More likely, it would lead the men to wonder what other sort of bargaining and negotiation lies ahead. I mean, “need to do chores in order to have sex” is an age-old trope, but this takes it to new extents. “No sex until Schumer gets the votes or McConnell stops his filibuster, dear”.

For me as well. How much of what we do will have these external conditions attached to it?

The obvious response to which is: “So, a blow job’s fine, then, since you wouldn’t be risking pregnancy unless you’re a very modern kind of Mother Mary?”
It might still be a good way of drawing attention to the offending law although it further lowers the level of discourse which can be expected from the GOP but I was hoping it wouldn’t spread too much on my side.

Well, if you’d ever had other people’s political causes severely impacting the potential consequences that sex could have for your life, you might not be so dismissive about it.

I mean, I get it that it would be weird for a date to say that you personally should be deprived of sex until you manage to get some law or other changed. But it’s not at all weird for a woman to think that sex in general just seems a lot less worth the risk when the chance of unwanted consequences increases drastically. Worrying about what could happen if you got an STD or got pregnant, and realizing that your government is openly hostile towards your reproductive autonomy, is really not a sexy feeling.

It is kind of weird that so many male posters in this thread seem to be focusing so much on what they see as the unfairness of men being deprived of sex, and not empathizing at all with the outrage and fear that’s causing women even to consider the prospect of renouncing sex.

A sex strike is doomed from the start. History is filled with stories of sex that should not have happened because of societal principals, and society is full of people who are here because of that. Sex happens, despite the best and worst intentions, thus children happen, and life goes on.

I’m pretty sure I hate the Georgia bill; It’s a Georgia bill about abortion. It’s part of the same dishonest tactics the nastiest part of the US has been pulling ever since Jim Crow: They want to assert power, control and superiority over others, pick a less powerful group and start making up bullshit rules to confuse, belittle, ostracize, intimidate and disempower them. You saw the same tactic deployed to suppress the black vote by having testing requirements for voting which are, on their face, reasonable but are deliberately, calculatedly designed to discriminate.

I’m still not sure that Milano’s way of bringing attention to that will be more good than bad. It may be. At this point, I’m really not sure.

Legalizing prostitution would be fast tracked.

See what I mean? The response is strategic: How would men undertake to circumvent this unjust attempt by women to deprive them of sex?

The thought Why are women upset enough about this legislation to consider giving up sex over it? doesn’t even seem to make it onto the radar.

Well, you’re talking to an octopus. I’ve learned from my Japanese readings that they tend to be pretty focused on sex.

Can all the men in the thread raise their hands to show Kimstu that we’re aware that the Georgia law and Alabama bill are reprehensible?

What I found most odd was her inference that abstinence is possible. We’ve been told for decades that people are going to have sex and here’s Milano trying to get women to stop en masse. She’s kinda stepping on the talking points.

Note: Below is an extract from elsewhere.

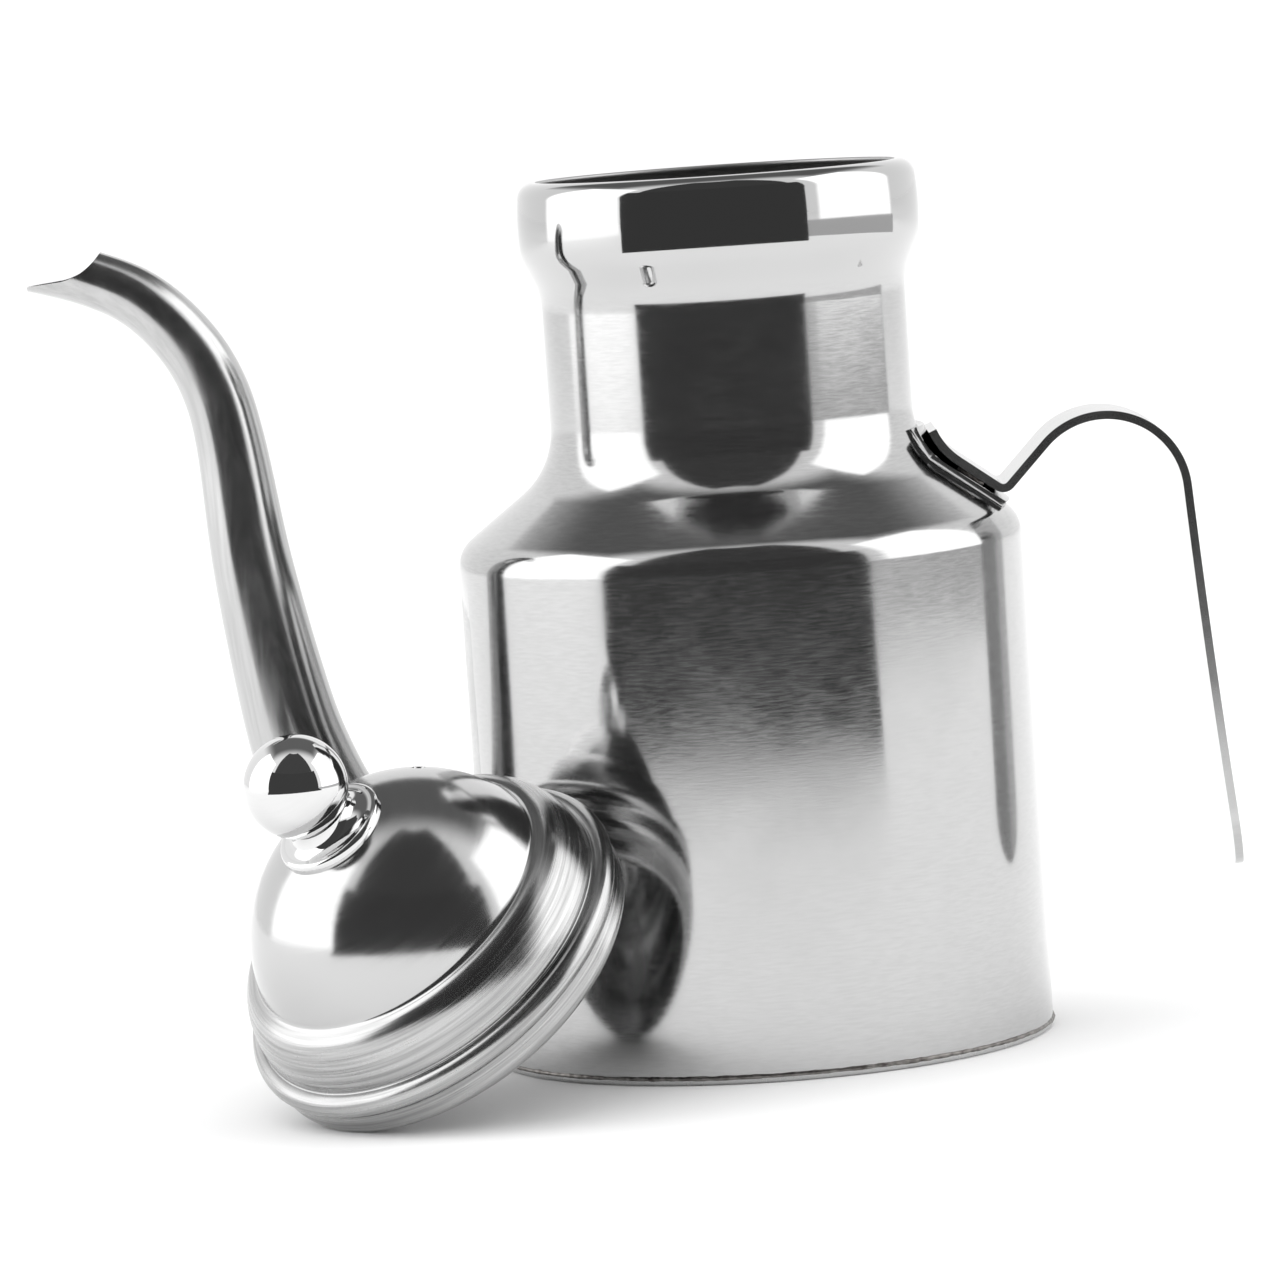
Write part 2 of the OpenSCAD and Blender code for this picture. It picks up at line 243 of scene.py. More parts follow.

Why would someone give power to a threat by allowing it to work instead of neutralizing it? Quite a bit of life is figuring out what the unintended consequences to a decision are or would be.

And you make the assumption that women are a monolithic group. They are not. And if time with with some women is unpleasant due to political realities find other women. Furthermore, the idea that women’s only leverage in politics comes from the use of a vagina instead of the use of a rational mind that is capable of advocating a winning strategy should be anachronistic.

Milano is basically saying all women are prostitutes. Give me X or you won’t get sex.

In fact why not extend the sex strike to a universal basic income for all women? Or free healthcare for all women? Or free college education for all women? These are important issues as well.

Projection is a helluva drug.

I have been reading about this news story on various news sites and blogs all day, and — seriously — the Straight Dope is the first place I’ve seen anyone cite Aristophanes.

Yay us.

Aristophanes was just mentioned on Tucker Carlson’s show by Mark Steyn.

no there’s an oblique quote in there that reminds women they can have the same sexual gratification without males involved aka who needs men when you have a Hitachi magic wand and a 12 pack od c batteries?

It isn’t a matter of unfairness, it’s a matter of having a fucked up mentality. If you think that sex is a bargaining chip, and something you sell to your SO in exchange for good behavior, then clearly you are interested neither in having sex with him nor in having a constructive relationship with him. You’re an outer. There are women out there who will offer a much more straightforward and honest deal (like sex in exchange for $ 200) if sex is to be just a commodity. I’d take that any day over this “no sex if you don’t do X” nonsense.

This reminds me of years ago when some straight people were refusing to get married because gays were not allowed to. This was frustrating because one partner (say the woman) wanted a ring but her fiancee said no because he wanted to show solidarity to his gay friends.